On Friday afternoon, we had Nik Taylor from Rockstar talking about the development of Grand Theft Auto 4, and Oscar Wright from Scott Pilgrim taking us frame-by-frame through the film’s anime inspirations. I found this particularly fascinating, not only for his excerpts of influential cartoons, games and comics, but for the debates over how many frames onscreen sound effects should be held for. Then a panel about finding work in the industry, in which Helen Jackson of Binary Fable joined us to discuss the applications of student skills in the real world. A fantastic day. Meanwhile, Michael Sinterniklaas has been around all weekend, discussing dubbing and localisation on several panels, and taking a bow at the screening of Summer Wars, for which he has just recorded the lead voice in the English dub. He’s a force of nature, bubbling with industry insider information, and peppering his stories with a thousand voices. He’s back in England for next week’s London Expo, and I think fans are in for a treat.
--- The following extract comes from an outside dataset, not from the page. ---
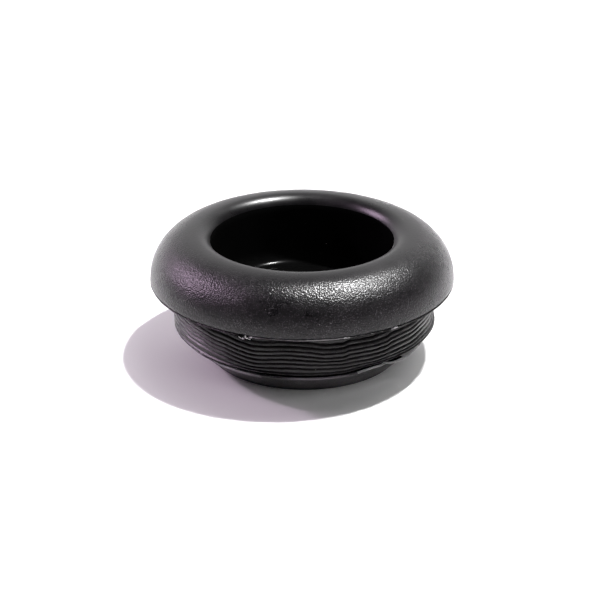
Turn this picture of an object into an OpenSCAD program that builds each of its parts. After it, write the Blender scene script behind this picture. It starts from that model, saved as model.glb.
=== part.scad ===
// Rubber plug for a round hole in a floor panel, moulded in one piece.
// A tapered foot leads it in, fine ribs on the neck grip the hole, and a fat
// half-round head with an open cup seats on the panel.
// Millimetres. The base stands on Z = 0 and the axis is Z.

/* [Head] */
// Diameter of the head at its parting line, where it is widest
head_d = 36.8; // [33:0.1:42]
// Height of the land from the sealing face under the head to the parting line
land_h = 0.35; // [0.3:0.05:1.5]
// Radius of the round from the crown down into the cup
lip_r = 1.85; // [1:0.05:3.5]
// Radius of the fine seam groove under the half-round
seam_r = 0.08; // [0.04:0.01:0.12]
// Rounding of the head's lower edge, below the seam
head_edge_r = 0.12; // [0.05:0.01:0.15]

/* [Cup] */
// Diameter of the cup's straight wall
cup_d = 21.8; // [14:0.1:22.6]
// Depth of the cup from the crown to its floor
cup_depth = 8.6; // [5:0.1:11]
// Radius of the fillet round the cup's floor
cup_fillet_r = 1.9; // [0.4:0.1:2.5]

/* [Ribbed neck] */
// Diameter over the rib crests, which press into the hole
rib_d = 31.9; // [31:0.1:33.5]
// Number of ribs on the neck
rib_count = 9; // [7:1:12]
// Number of ribs, from the lowest up, that have the full diameter
grip_count = 6; // [2:1:7]
// Height from the skirt's lower edge to the lowest groove
edge_rib_h = 0.315; // [0.3:0.005:0.6]
// Distance from one rib to the next
rib_pitch = 0.535; // [0.45:0.005:0.7]
// Radius of the groove between two ribs
rib_groove_r = 0.17; // [0.1:0.01:0.21]
// Bevel on the lower edge of the lowest rib
rib_bevel = 0.12; // [0.05:0.01:0.2]
// Diameter of the plain neck between the ribs and the head
neck_d = 30.9; // [29.5:0.1:31.5]
// Height of the plain neck
neck_h = 0.9; // [0.7:0.1:2]
// Radius of the fillet where the neck meets the head
neck_fillet_r = 0.65; // [0.2:0.05:0.7]

/* [Foot] */
// Diameter of the flat base
foot_d = 23.7; // [16:0.1:27]
// Diameter of the foot where its taper ends
foot_top_d = 29.4; // [26:0.1:31]
// Height of the tapered foot
foot_h = 2.95; // [2:0.05:4]
// Height of the groove between the foot and the skirt's lower edge
undercut_h = 1.07; // [0.4:0.01:1.4]
// Depth of that groove, in from the top of the foot
undercut_w = 0.7; // [0.3:0.05:1]
// Thickness of the flash round the top of the foot
flash_t = 0.15; // [0.08:0.01:0.3]
// Distance that the flash stands out from the foot
flash_w = 0.25; // [0.1:0.05:0.4]

/* [Hidden] */
$fn = 144;
rubber = [0.09, 0.09, 0.1];

head_r = head_d / 2;
cup_r = cup_d / 2;
rib_r = rib_d / 2;
neck_r = neck_d / 2;
foot_r = foot_d / 2;
foot_top_r = foot_top_d / 2;

skirt_z = foot_h + undercut_h;
groove_z = skirt_z + edge_rib_h;
grip_z = groove_z + (grip_count - 1) * rib_pitch;
neck_z = groove_z + (rib_count - 1) * rib_pitch;
seal_z = neck_z + neck_h;
seam_z = seal_z + land_h;
crown_x = cup_r + lip_r;
crown_r = head_r - crown_x;
crown_z = seam_z + crown_r;
floor_z = crown_z - cup_depth;

// Right half of the section of the tapered foot, its flash and its core
module foot_section() {
    polygon([[0, 0], [foot_r, 0], [foot_top_r, foot_h], [0, foot_h]]);
    translate([0, foot_h]) square([foot_top_r - undercut_w, undercut_h]);
    translate([0, foot_h]) square([foot_top_r + flash_w, flash_t]);
}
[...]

From Friday night onwards there were more screenings to introduce: Redline for a boggled crowd, followed by a screening of Professor Layton that was entirely transformed by a bonus giggling lady in the audience. Also, I appeared to be sitting in front of Admiral Ackbar, who kept saying: “IT’S A TRAP!” Sunday morning was an unexpected and illuminating encounter with Joe Peacock, who talked me through the Akira exhibition that has been at the Filmhouse all week — including some amazing original cels that show nine planes of movement.
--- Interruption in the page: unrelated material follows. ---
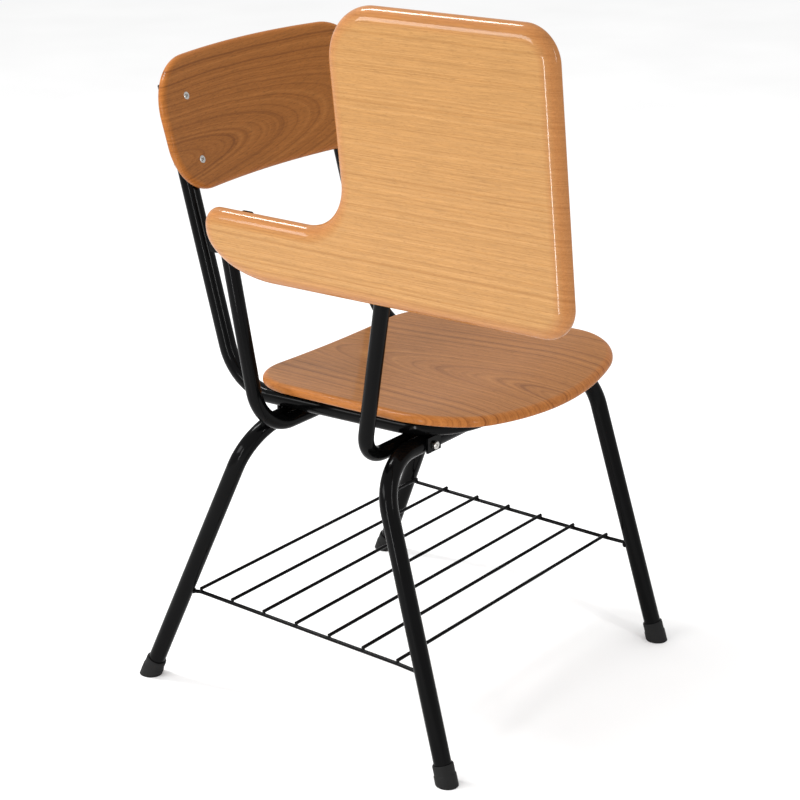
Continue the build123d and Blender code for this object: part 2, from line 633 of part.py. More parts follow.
arm_rows = (
    ("front", front_pivot, FRONT_ARM_X, front_arm_y, front_arm_z, FRONT_ARM_BEND_R),
    ("rear", rear_pivot, REAR_ARM_X, rear_arm_y, rear_arm_z, REAR_ARM_BEND_R),
)
solid_arms = []
for (end_name, pivot, corner_x, arm_y, arm_z, bend_r), bore in zip(arm_rows, pivot_bores):
    corner = Vector(corner_x, arm_y, arm_z)
    rise = (pivot - corner).normalized()
    inner = Vector(ARM_INNER_X, arm_y, arm_z)
    top = pivot + rise * ARM_TOP
    arm = bent_tube([inner, corner, top], [bend_r], ARM_R)
    with BuildPart() as drilled:
        add(arm.part)
        add(bore, mode=Mode.SUBTRACT)
    keep(drilled, f"{end_name}_arm_tube")
    with BuildPart(mode=Mode.PRIVATE) as solid_arm:
        with BuildSketch(Plane(origin=corner, z_dir=rise)):
            Circle(ARM_R)
        extrude(amount=(top - corner).length)
        add(Sphere(ARM_R, mode=Mode.PRIVATE).moved(Location(pivot)))
    solid_arms.append(solid_arm.part)

    with BuildPart() as dome:
        with BuildSketch(Plane(origin=top, z_dir=rise)):
            Circle(ARM_R - TUBE_WALL)
        extrude(amount=-DOME_NECK)
        ball = Sphere(ARM_R, mode=Mode.PRIVATE).moved(Location(pivot))
        add(split(ball, bisect_by=Plane(origin=top, z_dir=rise), keep=Keep.TOP, mode=Mode.PRIVATE))
        add(bore, mode=Mode.SUBTRACT)
    keep(dome, f"{end_name}_arm_top_plug")

    end_plug(inner, Vector(1, 0, 0), ARM_R, f"{end_name}_arm_end_plug")

    shelf_base = Plane(
        origin=at(lowered_plane, lowered_plane.to_local_coords(pivot).X, 0),
        x_dir=lowered_plane.x_dir,
        z_dir=lowered_plane.z_dir,
    )
    web_plane = Plane(
        origin=shelf_base.origin, x_dir=shelf_base.y_dir, z_dir=shelf_base.x_dir
    )
    shelf_top = LEAF_OFFSET - STOP_GAP - PAD_H
    with BuildPart() as shelf:
        with BuildSketch(shelf_base.offset(shelf_top)):
            with Locations((0, (ARM_R + SHELF_REACH) / 2)):
                Rectangle(2 * LEAF_HALF, SHELF_REACH - ARM_R)
        extrude(amount=-SHELF_THICK)
        with BuildSketch(web_plane):
            with BuildLine():
                Polyline(
                    (0, shelf_top - SHELF_THICK),
                    (SHELF_REACH - WEB_INSET, shelf_top - SHELF_THICK),
                    (ARM_R + WEB_INSET, -WEB_DEEP),
                    (0, -WEB_DEEP),
                    close=True,
                )
            make_face()
        extrude(amount=WEB_HALF, both=True)
        with BuildSketch(Plane(origin=corner, z_dir=rise)):
            Circle(ARM_R)
        extrude(amount=(pivot - corner).length + ARM_TOP, mode=Mode.SUBTRACT)
        ball = Sphere(ARM_R + SIDE_CLEAR, mode=Mode.PRIVATE).moved(Location(pivot))
        add(ball, mode=Mode.SUBTRACT)
    keep(shelf, f"{end_name}_rest_bracket")

    with BuildPart() as pad:
        with BuildSketch(shelf_base.offset(shelf_top)):
            with Locations((0, PAD_REACH)):
                Circle(PAD_R)
        extrude(amount=PAD_H)
    keep(pad, f"{end_name}_rest_pad")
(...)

Scotland Loves Anime has been an incredible success — there were people in town who had travelled from as far afield as France for the premiere of The Disappearance of Haruhi Suzumiya; we had entertaining Japanese guests for Trigun; Redline made everyone feel like they’d been shot out of a cannon; the Education Day was truly educational, and everything rounded off with a sold-out screening of Akira. As festival director Andrew Partridge said himself, would Katsuhiro Otomo have ever imagined a packed screening for his film in the capital of Scotland, 22 years after its original release?

11 thoughts on “Choc Shock

  1. Sounds awesome. Congrats to Festival Director Mr. Partridge on putting together such a success, as well as the hard-working guests like yourself.

    Love to hear some more about the fansub/prosub comparison MSc work.

  2. Okay I’m going to split my different points up:

    I’m guessing the hypothetical chocolate show would be endorsed to also sell a particular chocolate brand in a commercial which would benefit both parties as well.

    I’ve played some of the Scott Pilgrim game on playstation 3 so it’s a little easier to see where some of the Japanese influence is apparent, But I’m a little baffled as to where GTA 4’s relevance is in the world of anime or the convention.

    Lastly, the Disappearance of Haruhi Suzumiya, is this a series follow on to ‘Melancholy’ or some movie? I picked up the 14 episode box set earlier in the year but it’s still cellophane wrapped on my shelf. I keep telling myself to watch more shows, but never find time.

  3. Yes, the hypothetical TV show came attached to a food product: “Rockolate”.

    The actual name of the organisation that runs the event is “Scotland Loves Animation”. “Loves Anime” is a feature of the Japanese focus of this particular year’s line-up, and likely to be the focus of next year’s, too, but it doesn’t preclude animation from other countries in later years. The education day was arranged primarily for animators, and featured contributions from various areas of the field.

    The Disappearance of Haruhi Suzumiya is based on the fourth book in the series of novels, and hence comes after the TV serials.

    And the fansubbers versus professionals comparison was genuinely surprising — in other words, it revealed the exact opposite of what I was expecting to hear. It was based on mensurate packets of data in two anime shows, as a means of testing which things were regarded as worth translating, which things could be translated, and what policies the translators preferred to employ. Turns out that some fansubbers aren’t as smart as they think they are… And that some of today’s fans don’t realise how much they owe to pros of yesteryear.

  4. Not that I am aware of, but I did suggest to the author that it was exactly the sort of thing that should be published. Legions of undergraduates would have weeks of fun duplicating his methods to test his results.

  5. Nice write-up!

    Scotland Loves Anime was a great deal of fun – not least because of guests such as yourself introducing the films. I’m sure the students were inspired by the education day (and I certainly was. I’ve already got hold of a copy of Shaolin Soccer after Oscar Wright showed some clips in his reference reel for Scott Pilgrim…).

    Have fun in Finland.

  6. Helen if you enjoy the cartoon-like comedy violence of Shaolin Soccer, you could do a lot worse than pick up Stephen Chow’s ‘Kung-fu Hustle’ and ‘CJ7’, though the second of the two is kind of a children’s story. Earlier Chow films rely on his dialogue and jokes, which are both lost in translation (literally) so his visual comedies reach a wider audience.